Рождество наступило и прошло. Казалось, Батгемптон и все, с ним связанное, остались в совершенно другом мире – там, где есть такие милые и бессмысленные вещи, как Рождество. Минуты медленно ползли одна за другой, и страница оставалась чистой. Пришел капитан Саттон, и Джонатан обрадовался, что тот прервал его бесплодное занятие. Капитан принес тарелку, на которой лежали кусок хлеба и толстый жареный стейк. От него исходил запах, от которого желудок Джонатана скрутило в мучительном предвкушении. Поставив тарелку перед Джонатаном, капитан ничего не сказал. Он уже приоткрыл рот, собираясь это сделать, но передумал и отвернулся, не желая смотреть Джонатану в глаза. Лишь тогда Джонатан внезапно понял, откуда взялось это мясо, и с неописуемым ужасом уставился на лежавший перед ним кусок. Ему стало немного легче, когда капитан Саттон вышел и не стал смотреть, как он ест собственного коня. Но он его ел, хотя точно знал, что теперь уже никогда не будет самим собой, тем, кем он был раньше. Никогда.
– Мы пришли в Корунью на следующий день. До конца пути Сулейман не дошел совсем немного. Но отчасти я этому даже рад. Хромых лошадей… хромых и слабых пристреливали, чтобы освободить в трюмах ценное пространство, которое можно было занять припасами для дороги домой. Его бы все равно убили, даже если бы он закончил поход вместе со мной. Вот как люди благодарят своих верных слуг и товарищей.
Джонатан замолчал. После его слов воздух показался Пташке холодным, и ей стало трудно дышать.

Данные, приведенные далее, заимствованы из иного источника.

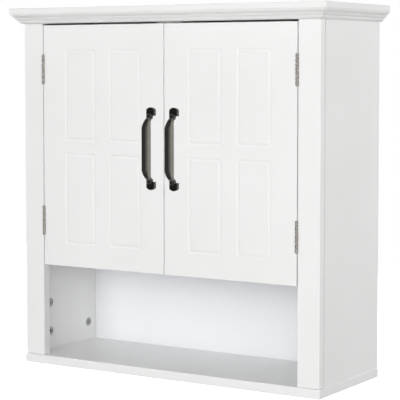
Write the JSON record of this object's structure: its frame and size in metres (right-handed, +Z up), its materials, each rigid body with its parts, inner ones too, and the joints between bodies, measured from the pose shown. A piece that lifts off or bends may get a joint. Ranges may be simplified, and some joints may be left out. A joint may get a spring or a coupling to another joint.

– И оттуда вы написали письмо Элис. Войдя в Корунью, вы в тот же день написали ей о стыде, который вас мучил, – произнесла тихим и слабым голосом Пташка, все еще находившаяся под впечатлением рассказа Джонатана.
– Да. Я написал ей там. Все мои мысли были устремлены к ней. Я мечтал о встрече с ней, как умирающий от жажды мечтает о глотке воды. Она была той, ради которой я преодолел все и остался в живых.
– А затем она написала вам в Брайтон о том, что вы должны расстаться навсегда.
– Шлюпки спустили только ночью, чтобы никто в Англии не узнал о том ужасном состоянии, в котором вернулись войска. Чтобы никто не встретил нас на улицах и не ощутил исходящего от нас запаха смерти и поражения, – пробормотал Джонатан.
– И вы тут же отправились в Батгемптон. И убили ее, – сказала Пташка.
– Нет!
– Но почему вы в этом так уверены? Вы приехали сразу, и я видела, в каком расстроенном состоянии ума вы тогда находились. И вы сами говорите, что не можете четко вспомнить то время и от дней, когда она исчезла, у вас в памяти остались одни темные провалы, так откуда вам знать? Откуда вам знать, что вы этого не делали?
Пташка перешла на крик, но на лице Джонатана не дрогнул ни один мускул.